Repeat the whole listing exactly as written.

Rows from an object dataset
[start]

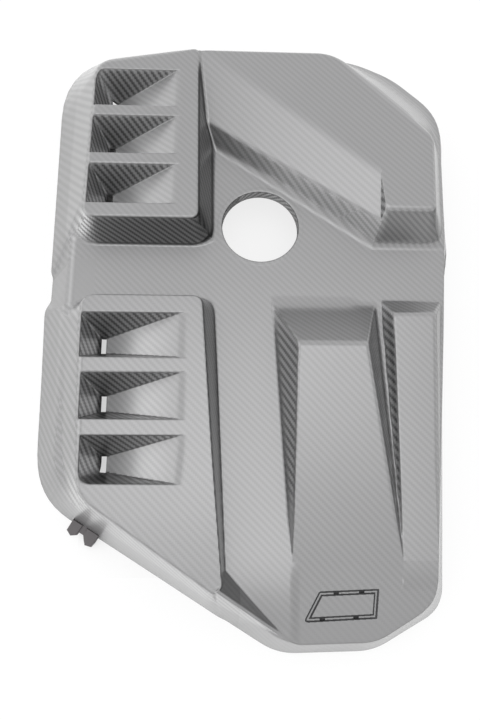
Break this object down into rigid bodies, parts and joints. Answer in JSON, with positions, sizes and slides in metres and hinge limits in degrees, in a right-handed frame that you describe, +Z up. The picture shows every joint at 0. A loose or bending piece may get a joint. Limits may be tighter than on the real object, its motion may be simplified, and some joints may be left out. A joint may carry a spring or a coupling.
{
  "type": "engine cover",
  "caption": "Moulded engine cover with raised pods, ramped scoops, a round oil filler opening, a bare badge seat and push-fit grommets underneath.",
  "frame": {"origin": "centre of the bounding box in plan, at the height of the rim's lower edge", "axes": "+Z up out of the cover's face, -Y towards the end with the badge seat, +X to the right when the badge seat is nearest"},
  "size_m": [0.4178, 0.6286, 0.09],
  "materials": {
    "shell": "satin clear coat over a grey carbon twill weave",
    "bracket": "moulded black plastic",
    "holder": "moulded black plastic",
    "grommet": "plain black rubber"
  },
  "bodies": {
    "root": {"cover_shell": "shell", "edge_bracket": "bracket", "left_holder": "holder", "right_holder": "holder", "front_holder": "holder", "rear_holder": "holder", "left_grommet": "grommet", "right_grommet": "grommet", "front_grommet": "grommet", "rear_grommet": "grommet"}
  },
  "joints": []
}
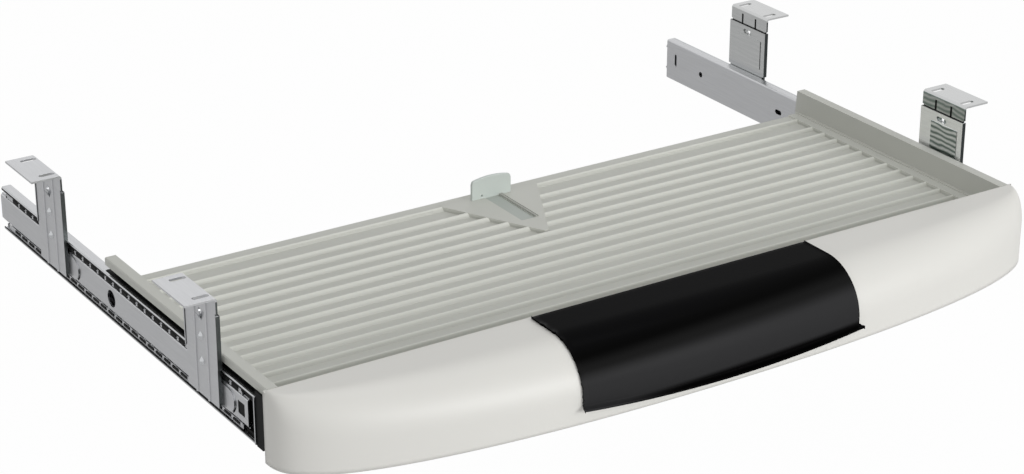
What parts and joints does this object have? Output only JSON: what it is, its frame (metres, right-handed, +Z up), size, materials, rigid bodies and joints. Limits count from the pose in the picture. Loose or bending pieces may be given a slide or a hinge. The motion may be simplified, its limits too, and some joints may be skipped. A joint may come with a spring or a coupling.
{
  "type": "keyboard tray under desk",
  "caption": "Pull-out keyboard tray on ball-bearing slides, with a ribbed floor, a bowed front with a wrist pad, a cable tab and height-adjustable desk brackets.",
  "frame": {"origin": "centre of the four desk flanges, on the plane of their upper faces, halfway between the front and rear brackets", "axes": "+X to the right across the tray, seen from the user; +Y to the rear, away from the user; +Z up, into the desk"},
  "size_m": [0.7402, 0.5506, 0.1027],
  "materials": {
    "satin_zinc": "satin zinc-plated sheet steel",
    "bright_zinc": "bright zinc-plated sheet steel",
    "ball_steel": "polished steel",
    "black_plastic": "matt black moulding",
    "grey_plastic": "light warm grey, fine moulded texture",
    "offwhite_plastic": "off-white, satin moulding",
    "gloss_black": "gloss black",
    "tab_plastic": "cool light grey moulding"
  },
  "bodies": {
    "hangers": {"hanger_front_left": "satin_zinc", "hanger_front_right": "bright_zinc", "hanger_rear_left": "satin_zinc", "hanger_rear_right": "bright_zinc"},
    "runners": {"sleeve_front_left": "satin_zinc", "sleeve_front_right": "bright_zinc", "sleeve_rear_left": "satin_zinc", "sleeve_rear_right": "bright_zinc", "fixed_runner_left": "satin_zinc", "fixed_runner_right": "satin_zinc", "runner_stop_left": "black_plastic", "runner_stop_right": "black_plastic", "bracket_rivets_left": "satin_zinc", "bracket_rivets_right": "satin_zinc"},
    "cage_left": {"ball_cage_left": "satin_zinc", "bearing_balls_left": "ball_steel"},
    "cage_right": {"ball_cage_right": "satin_zinc", "bearing_balls_right": "ball_steel"},
    "tray": {"tray_channel_left": "satin_zinc", "tray_channel_right": "satin_zinc", "channel_bumper_left": "black_plastic", "channel_bumper_right": "black_plastic", "side_plate_left": "black_plastic", "side_plate_right": "black_plastic", "channel_screws_left": "ball_steel", "channel_screws_right": "ball_steel", "tray_shell": "grey_plastic", "front_fascia": "offwhite_plastic", "wrist_pad": "gloss_black", "cable_tab": "tab_plastic"}
  },
  "joints": [
    {"name": "height_adjust", "type": "slide", "parent": "hangers", "child": "runners", "axis": [0, 0, 1], "range_m": [-0.04, 0]},
    {"name": "tray_slide", "type": "slide", "parent": "runners", "child": "tray", "axis": [0, -1, 0], "range_m": [0, 0.23]},
    {"name": "cage_left_slide", "type": "slide", "parent": "runners", "child": "cage_left", "axis": [0, -1, 0], "range_m": [0, 0.115]},
    {"name": "cage_right_slide", "type": "slide", "parent": "runners", "child": "cage_right", "axis": [0, -1, 0], "range_m": [0, 0.115]}
  ],
  "couplings": [
    {"joint": "cage_left_slide", "follows": "tray_slide", "ratio": 0.5},
    {"joint": "cage_right_slide", "follows": "tray_slide", "ratio": 0.5}
  ]
}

[end]

# Full answer
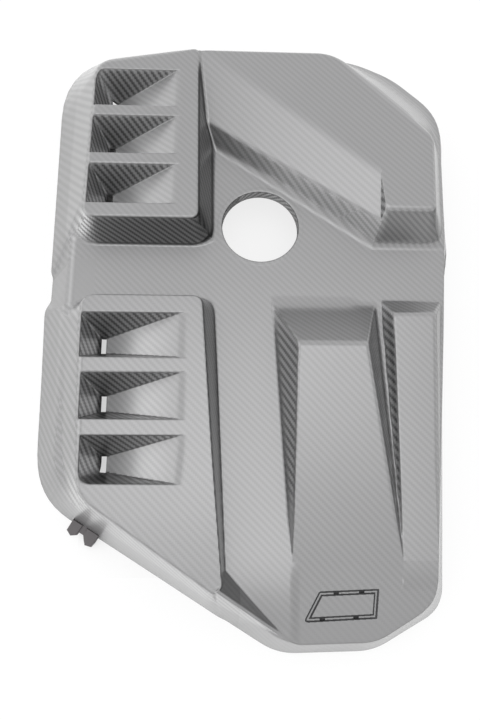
Break this object down into rigid bodies, parts and joints. Answer in JSON, with positions, sizes and slides in metres and hinge limits in degrees, in a right-handed frame that you describe, +Z up. The picture shows every joint at 0. A loose or bending piece may get a joint. Limits may be tighter than on the real object, its motion may be simplified, and some joints may be left out. A joint may carry a spring or a coupling.
{
  "type": "engine cover",
  "caption": "Moulded engine cover with raised pods, ramped scoops, a round oil filler opening, a bare badge seat and push-fit grommets underneath.",
  "frame": {"origin": "centre of the bounding box in plan, at the height of the rim's lower edge", "axes": "+Z up out of the cover's face, -Y towards the end with the badge seat, +X to the right when the badge seat is nearest"},
  "size_m": [0.4178, 0.6286, 0.09],
  "materials": {
    "shell": "satin clear coat over a grey carbon twill weave",
    "bracket": "moulded black plastic",
    "holder": "moulded black plastic",
    "grommet": "plain black rubber"
  },
  "bodies": {
    "root": {"cover_shell": "shell", "edge_bracket": "bracket", "left_holder": "holder", "right_holder": "holder", "front_holder": "holder", "rear_holder": "holder", "left_grommet": "grommet", "right_grommet": "grommet", "front_grommet": "grommet", "rear_grommet": "grommet"}
  },
  "joints": []
}
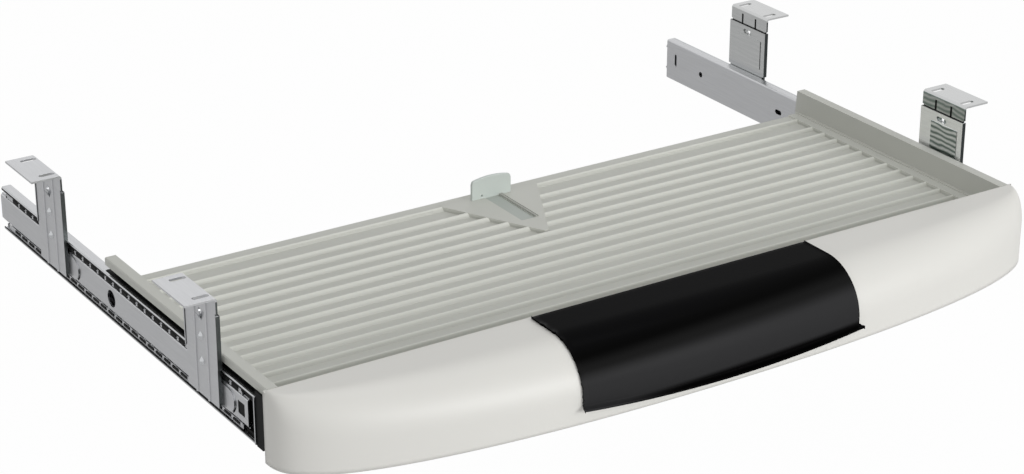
What parts and joints does this object have? Output only JSON: what it is, its frame (metres, right-handed, +Z up), size, materials, rigid bodies and joints. Limits count from the pose in the picture. Loose or bending pieces may be given a slide or a hinge. The motion may be simplified, its limits too, and some joints may be skipped. A joint may come with a spring or a coupling.
{
  "type": "keyboard tray under desk",
  "caption": "Pull-out keyboard tray on ball-bearing slides, with a ribbed floor, a bowed front with a wrist pad, a cable tab and height-adjustable desk brackets.",
  "frame": {"origin": "centre of the four desk flanges, on the plane of their upper faces, halfway between the front and rear brackets", "axes": "+X to the right across the tray, seen from the user; +Y to the rear, away from the user; +Z up, into the desk"},
  "size_m": [0.7402, 0.5506, 0.1027],
  "materials": {
    "satin_zinc": "satin zinc-plated sheet steel",
    "bright_zinc": "bright zinc-plated sheet steel",
    "ball_steel": "polished steel",
    "black_plastic": "matt black moulding",
    "grey_plastic": "light warm grey, fine moulded texture",
    "offwhite_plastic": "off-white, satin moulding",
    "gloss_black": "gloss black",
    "tab_plastic": "cool light grey moulding"
  },
  "bodies": {
    "hangers": {"hanger_front_left": "satin_zinc", "hanger_front_right": "bright_zinc", "hanger_rear_left": "satin_zinc", "hanger_rear_right": "bright_zinc"},
    "runners": {"sleeve_front_left": "satin_zinc", "sleeve_front_right": "bright_zinc", "sleeve_rear_left": "satin_zinc", "sleeve_rear_right": "bright_zinc", "fixed_runner_left": "satin_zinc", "fixed_runner_right": "satin_zinc", "runner_stop_left": "black_plastic", "runner_stop_right": "black_plastic", "bracket_rivets_left": "satin_zinc", "bracket_rivets_right": "satin_zinc"},
    "cage_left": {"ball_cage_left": "satin_zinc", "bearing_balls_left": "ball_steel"},
    "cage_right": {"ball_cage_right": "satin_zinc", "bearing_balls_right": "ball_steel"},
    "tray": {"tray_channel_left": "satin_zinc", "tray_channel_right": "satin_zinc", "channel_bumper_left": "black_plastic", "channel_bumper_right": "black_plastic", "side_plate_left": "black_plastic", "side_plate_right": "black_plastic", "channel_screws_left": "ball_steel", "channel_screws_right": "ball_steel", "tray_shell": "grey_plastic", "front_fascia": "offwhite_plastic", "wrist_pad": "gloss_black", "cable_tab": "tab_plastic"}
  },
  "joints": [
    {"name": "height_adjust", "type": "slide", "parent": "hangers", "child": "runners", "axis": [0, 0, 1], "range_m": [-0.04, 0]},
    {"name": "tray_slide", "type": "slide", "parent": "runners", "child": "tray", "axis": [0, -1, 0], "range_m": [0, 0.23]},
    {"name": "cage_left_slide", "type": "slide", "parent": "runners", "child": "cage_left", "axis": [0, -1, 0], "range_m": [0, 0.115]},
    {"name": "cage_right_slide", "type": "slide", "parent": "runners", "child": "cage_right", "axis": [0, -1, 0], "range_m": [0, 0.115]}
  ],
  "couplings": [
    {"joint": "cage_left_slide", "follows": "tray_slide", "ratio": 0.5},
    {"joint": "cage_right_slide", "follows": "tray_slide", "ratio": 0.5}
  ]
}